• **Directions**: Reproduce the records below exactly as they appear.

• **Supplied material**:
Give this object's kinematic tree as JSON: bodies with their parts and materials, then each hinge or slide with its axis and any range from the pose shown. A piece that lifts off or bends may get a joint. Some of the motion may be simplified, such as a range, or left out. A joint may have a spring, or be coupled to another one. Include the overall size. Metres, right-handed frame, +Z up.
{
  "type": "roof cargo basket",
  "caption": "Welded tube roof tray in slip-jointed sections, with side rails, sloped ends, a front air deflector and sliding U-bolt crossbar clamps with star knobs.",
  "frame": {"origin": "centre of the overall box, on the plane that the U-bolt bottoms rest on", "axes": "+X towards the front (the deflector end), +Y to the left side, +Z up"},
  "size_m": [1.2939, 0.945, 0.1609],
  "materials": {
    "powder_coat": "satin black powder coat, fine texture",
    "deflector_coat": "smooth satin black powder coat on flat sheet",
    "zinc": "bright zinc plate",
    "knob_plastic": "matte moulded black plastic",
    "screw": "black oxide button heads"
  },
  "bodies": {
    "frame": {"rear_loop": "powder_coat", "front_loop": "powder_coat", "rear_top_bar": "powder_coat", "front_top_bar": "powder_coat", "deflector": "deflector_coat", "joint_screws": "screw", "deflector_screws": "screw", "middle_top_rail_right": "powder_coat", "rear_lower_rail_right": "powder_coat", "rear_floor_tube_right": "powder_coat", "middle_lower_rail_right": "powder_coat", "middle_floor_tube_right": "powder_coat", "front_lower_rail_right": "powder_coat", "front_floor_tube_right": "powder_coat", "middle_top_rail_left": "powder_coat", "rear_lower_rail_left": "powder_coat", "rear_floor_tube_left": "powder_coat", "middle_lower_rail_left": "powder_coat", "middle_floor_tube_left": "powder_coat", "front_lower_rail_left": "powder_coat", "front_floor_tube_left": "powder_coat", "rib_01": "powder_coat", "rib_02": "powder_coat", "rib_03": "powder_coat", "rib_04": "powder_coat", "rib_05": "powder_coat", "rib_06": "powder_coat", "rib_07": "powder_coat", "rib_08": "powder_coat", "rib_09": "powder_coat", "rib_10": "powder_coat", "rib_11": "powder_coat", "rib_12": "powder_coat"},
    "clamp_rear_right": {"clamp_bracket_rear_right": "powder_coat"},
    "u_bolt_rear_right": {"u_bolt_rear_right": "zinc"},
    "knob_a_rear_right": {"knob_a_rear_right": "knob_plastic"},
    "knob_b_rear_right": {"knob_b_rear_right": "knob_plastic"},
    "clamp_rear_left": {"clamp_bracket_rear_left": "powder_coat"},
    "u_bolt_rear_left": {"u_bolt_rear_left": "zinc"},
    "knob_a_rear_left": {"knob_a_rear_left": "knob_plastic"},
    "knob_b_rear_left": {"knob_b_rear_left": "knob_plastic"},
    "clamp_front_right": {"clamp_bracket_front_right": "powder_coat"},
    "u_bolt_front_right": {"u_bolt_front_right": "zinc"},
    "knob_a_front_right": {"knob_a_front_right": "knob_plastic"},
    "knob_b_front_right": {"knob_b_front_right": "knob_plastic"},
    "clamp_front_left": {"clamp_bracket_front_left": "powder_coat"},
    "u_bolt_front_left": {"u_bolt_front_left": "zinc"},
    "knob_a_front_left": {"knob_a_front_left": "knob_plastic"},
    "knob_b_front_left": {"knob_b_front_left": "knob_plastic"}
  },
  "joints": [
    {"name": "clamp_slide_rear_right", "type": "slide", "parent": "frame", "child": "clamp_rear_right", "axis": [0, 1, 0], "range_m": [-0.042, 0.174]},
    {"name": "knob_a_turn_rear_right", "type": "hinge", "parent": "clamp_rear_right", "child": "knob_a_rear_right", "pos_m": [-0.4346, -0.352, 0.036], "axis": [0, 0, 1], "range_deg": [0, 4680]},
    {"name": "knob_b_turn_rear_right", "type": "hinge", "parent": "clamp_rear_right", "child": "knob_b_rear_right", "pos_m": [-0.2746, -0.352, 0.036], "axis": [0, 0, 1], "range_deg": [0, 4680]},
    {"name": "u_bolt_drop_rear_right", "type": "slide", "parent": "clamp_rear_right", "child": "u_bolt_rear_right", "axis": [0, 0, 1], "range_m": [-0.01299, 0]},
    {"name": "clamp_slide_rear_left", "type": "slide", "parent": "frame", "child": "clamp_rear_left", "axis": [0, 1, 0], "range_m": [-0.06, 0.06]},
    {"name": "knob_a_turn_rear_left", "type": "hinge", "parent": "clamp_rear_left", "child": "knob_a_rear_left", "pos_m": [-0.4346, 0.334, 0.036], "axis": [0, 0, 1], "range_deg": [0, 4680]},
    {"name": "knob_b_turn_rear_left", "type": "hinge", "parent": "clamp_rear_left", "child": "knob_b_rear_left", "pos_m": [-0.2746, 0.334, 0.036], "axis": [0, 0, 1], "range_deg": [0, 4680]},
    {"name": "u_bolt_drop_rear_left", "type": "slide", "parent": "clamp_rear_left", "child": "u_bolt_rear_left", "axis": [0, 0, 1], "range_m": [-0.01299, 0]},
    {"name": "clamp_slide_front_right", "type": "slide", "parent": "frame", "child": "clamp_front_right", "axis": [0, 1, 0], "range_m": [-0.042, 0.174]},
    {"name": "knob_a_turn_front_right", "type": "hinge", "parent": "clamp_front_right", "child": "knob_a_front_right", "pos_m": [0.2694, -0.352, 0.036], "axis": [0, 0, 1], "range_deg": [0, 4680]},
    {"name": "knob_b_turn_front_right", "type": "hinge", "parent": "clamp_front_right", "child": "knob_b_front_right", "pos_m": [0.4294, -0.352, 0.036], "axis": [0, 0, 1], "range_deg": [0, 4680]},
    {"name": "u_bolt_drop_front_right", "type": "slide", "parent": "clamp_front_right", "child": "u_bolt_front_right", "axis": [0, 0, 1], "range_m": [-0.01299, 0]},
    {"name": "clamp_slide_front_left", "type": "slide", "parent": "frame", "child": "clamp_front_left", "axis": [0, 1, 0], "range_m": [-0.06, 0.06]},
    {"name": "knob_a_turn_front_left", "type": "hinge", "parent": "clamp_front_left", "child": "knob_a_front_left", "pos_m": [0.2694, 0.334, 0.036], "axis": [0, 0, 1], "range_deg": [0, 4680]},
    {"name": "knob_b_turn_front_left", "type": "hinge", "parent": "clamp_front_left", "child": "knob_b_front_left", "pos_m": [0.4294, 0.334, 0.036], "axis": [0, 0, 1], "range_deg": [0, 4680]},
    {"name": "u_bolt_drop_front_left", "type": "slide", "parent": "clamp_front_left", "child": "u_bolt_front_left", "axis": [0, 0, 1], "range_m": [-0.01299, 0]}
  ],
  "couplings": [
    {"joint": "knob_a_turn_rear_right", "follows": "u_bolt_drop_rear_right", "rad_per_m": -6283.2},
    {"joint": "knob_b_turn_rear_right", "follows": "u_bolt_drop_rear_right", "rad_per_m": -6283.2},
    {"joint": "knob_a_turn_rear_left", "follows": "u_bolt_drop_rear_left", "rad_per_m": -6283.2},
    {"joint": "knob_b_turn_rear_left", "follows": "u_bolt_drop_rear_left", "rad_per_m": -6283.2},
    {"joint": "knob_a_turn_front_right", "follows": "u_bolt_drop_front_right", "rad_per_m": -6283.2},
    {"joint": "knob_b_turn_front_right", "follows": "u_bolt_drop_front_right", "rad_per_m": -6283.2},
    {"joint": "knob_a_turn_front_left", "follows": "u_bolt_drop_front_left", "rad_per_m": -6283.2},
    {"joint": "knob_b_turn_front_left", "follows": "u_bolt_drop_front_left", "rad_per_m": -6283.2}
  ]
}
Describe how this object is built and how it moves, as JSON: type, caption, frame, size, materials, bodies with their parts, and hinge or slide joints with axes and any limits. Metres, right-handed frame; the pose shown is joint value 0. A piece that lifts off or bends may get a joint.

• **Written reply**:
Give this object's kinematic tree as JSON: bodies with their parts and materials, then each hinge or slide with its axis and any range from the pose shown. A piece that lifts off or bends may get a joint. Some of the motion may be simplified, such as a range, or left out. A joint may have a spring, or be coupled to another one. Include the overall size. Metres, right-handed frame, +Z up.
{
  "type": "roof cargo basket",
  "caption": "Welded tube roof tray in slip-jointed sections, with side rails, sloped ends, a front air deflector and sliding U-bolt crossbar clamps with star knobs.",
  "frame": {"origin": "centre of the overall box, on the plane that the U-bolt bottoms rest on", "axes": "+X towards the front (the deflector end), +Y to the left side, +Z up"},
  "size_m": [1.2939, 0.945, 0.1609],
  "materials": {
    "powder_coat": "satin black powder coat, fine texture",
    "deflector_coat": "smooth satin black powder coat on flat sheet",
    "zinc": "bright zinc plate",
    "knob_plastic": "matte moulded black plastic",
    "screw": "black oxide button heads"
  },
  "bodies": {
    "frame": {"rear_loop": "powder_coat", "front_loop": "powder_coat", "rear_top_bar": "powder_coat", "front_top_bar": "powder_coat", "deflector": "deflector_coat", "joint_screws": "screw", "deflector_screws": "screw", "middle_top_rail_right": "powder_coat", "rear_lower_rail_right": "powder_coat", "rear_floor_tube_right": "powder_coat", "middle_lower_rail_right": "powder_coat", "middle_floor_tube_right": "powder_coat", "front_lower_rail_right": "powder_coat", "front_floor_tube_right": "powder_coat", "middle_top_rail_left": "powder_coat", "rear_lower_rail_left": "powder_coat", "rear_floor_tube_left": "powder_coat", "middle_lower_rail_left": "powder_coat", "middle_floor_tube_left": "powder_coat", "front_lower_rail_left": "powder_coat", "front_floor_tube_left": "powder_coat", "rib_01": "powder_coat", "rib_02": "powder_coat", "rib_03": "powder_coat", "rib_04": "powder_coat", "rib_05": "powder_coat", "rib_06": "powder_coat", "rib_07": "powder_coat", "rib_08": "powder_coat", "rib_09": "powder_coat", "rib_10": "powder_coat", "rib_11": "powder_coat", "rib_12": "powder_coat"},
    "clamp_rear_right": {"clamp_bracket_rear_right": "powder_coat"},
    "u_bolt_rear_right": {"u_bolt_rear_right": "zinc"},
    "knob_a_rear_right": {"knob_a_rear_right": "knob_plastic"},
    "knob_b_rear_right": {"knob_b_rear_right": "knob_plastic"},
    "clamp_rear_left": {"clamp_bracket_rear_left": "powder_coat"},
    "u_bolt_rear_left": {"u_bolt_rear_left": "zinc"},
    "knob_a_rear_left": {"knob_a_rear_left": "knob_plastic"},
    "knob_b_rear_left": {"knob_b_rear_left": "knob_plastic"},
    "clamp_front_right": {"clamp_bracket_front_right": "powder_coat"},
    "u_bolt_front_right": {"u_bolt_front_right": "zinc"},
    "knob_a_front_right": {"knob_a_front_right": "knob_plastic"},
    "knob_b_front_right": {"knob_b_front_right": "knob_plastic"},
    "clamp_front_left": {"clamp_bracket_front_left": "powder_coat"},
    "u_bolt_front_left": {"u_bolt_front_left": "zinc"},
    "knob_a_front_left": {"knob_a_front_left": "knob_plastic"},
    "knob_b_front_left": {"knob_b_front_left": "knob_plastic"}
  },
  "joints": [
    {"name": "clamp_slide_rear_right", "type": "slide", "parent": "frame", "child": "clamp_rear_right", "axis": [0, 1, 0], "range_m": [-0.042, 0.174]},
    {"name": "knob_a_turn_rear_right", "type": "hinge", "parent": "clamp_rear_right", "child": "knob_a_rear_right", "pos_m": [-0.4346, -0.352, 0.036], "axis": [0, 0, 1], "range_deg": [0, 4680]},
    {"name": "knob_b_turn_rear_right", "type": "hinge", "parent": "clamp_rear_right", "child": "knob_b_rear_right", "pos_m": [-0.2746, -0.352, 0.036], "axis": [0, 0, 1], "range_deg": [0, 4680]},
    {"name": "u_bolt_drop_rear_right", "type": "slide", "parent": "clamp_rear_right", "child": "u_bolt_rear_right", "axis": [0, 0, 1], "range_m": [-0.01299, 0]},
    {"name": "clamp_slide_rear_left", "type": "slide", "parent": "frame", "child": "clamp_rear_left", "axis": [0, 1, 0], "range_m": [-0.06, 0.06]},
    {"name": "knob_a_turn_rear_left", "type": "hinge", "parent": "clamp_rear_left", "child": "knob_a_rear_left", "pos_m": [-0.4346, 0.334, 0.036], "axis": [0, 0, 1], "range_deg": [0, 4680]},
    {"name": "knob_b_turn_rear_left", "type": "hinge", "parent": "clamp_rear_left", "child": "knob_b_rear_left", "pos_m": [-0.2746, 0.334, 0.036], "axis": [0, 0, 1], "range_deg": [0, 4680]},
    {"name": "u_bolt_drop_rear_left", "type": "slide", "parent": "clamp_rear_left", "child": "u_bolt_rear_left", "axis": [0, 0, 1], "range_m": [-0.01299, 0]},
    {"name": "clamp_slide_front_right", "type": "slide", "parent": "frame", "child": "clamp_front_right", "axis": [0, 1, 0], "range_m": [-0.042, 0.174]},
    {"name": "knob_a_turn_front_right", "type": "hinge", "parent": "clamp_front_right", "child": "knob_a_front_right", "pos_m": [0.2694, -0.352, 0.036], "axis": [0, 0, 1], "range_deg": [0, 4680]},
    {"name": "knob_b_turn_front_right", "type": "hinge", "parent": "clamp_front_right", "child": "knob_b_front_right", "pos_m": [0.4294, -0.352, 0.036], "axis": [0, 0, 1], "range_deg": [0, 4680]},
    {"name": "u_bolt_drop_front_right", "type": "slide", "parent": "clamp_front_right", "child": "u_bolt_front_right", "axis": [0, 0, 1], "range_m": [-0.01299, 0]},
    {"name": "clamp_slide_front_left", "type": "slide", "parent": "frame", "child": "clamp_front_left", "axis": [0, 1, 0], "range_m": [-0.06, 0.06]},
    {"name": "knob_a_turn_front_left", "type": "hinge", "parent": "clamp_front_left", "child": "knob_a_front_left", "pos_m": [0.2694, 0.334, 0.036], "axis": [0, 0, 1], "range_deg": [0, 4680]},
    {"name": "knob_b_turn_front_left", "type": "hinge", "parent": "clamp_front_left", "child": "knob_b_front_left", "pos_m": [0.4294, 0.334, 0.036], "axis": [0, 0, 1], "range_deg": [0, 4680]},
    {"name": "u_bolt_drop_front_left", "type": "slide", "parent": "clamp_front_left", "child": "u_bolt_front_left", "axis": [0, 0, 1], "range_m": [-0.01299, 0]}
  ],
  "couplings": [
    {"joint": "knob_a_turn_rear_right", "follows": "u_bolt_drop_rear_right", "rad_per_m": -6283.2},
    {"joint": "knob_b_turn_rear_right", "follows": "u_bolt_drop_rear_right", "rad_per_m": -6283.2},
    {"joint": "knob_a_turn_rear_left", "follows": "u_bolt_drop_rear_left", "rad_per_m": -6283.2},
    {"joint": "knob_b_turn_rear_left", "follows": "u_bolt_drop_rear_left", "rad_per_m": -6283.2},
    {"joint": "knob_a_turn_front_right", "follows": "u_bolt_drop_front_right", "rad_per_m": -6283.2},
    {"joint": "knob_b_turn_front_right", "follows": "u_bolt_drop_front_right", "rad_per_m": -6283.2},
    {"joint": "knob_a_turn_front_left", "follows": "u_bolt_drop_front_left", "rad_per_m": -6283.2},
    {"joint": "knob_b_turn_front_left", "follows": "u_bolt_drop_front_left", "rad_per_m": -6283.2}
  ]
}
Describe how this object is built and how it moves, as JSON: type, caption, frame, size, materials, bodies with their parts, and hinge or slide joints with axes and any limits. Metres, right-handed frame; the pose shown is joint value 0. A piece that lifts off or bends may get a joint.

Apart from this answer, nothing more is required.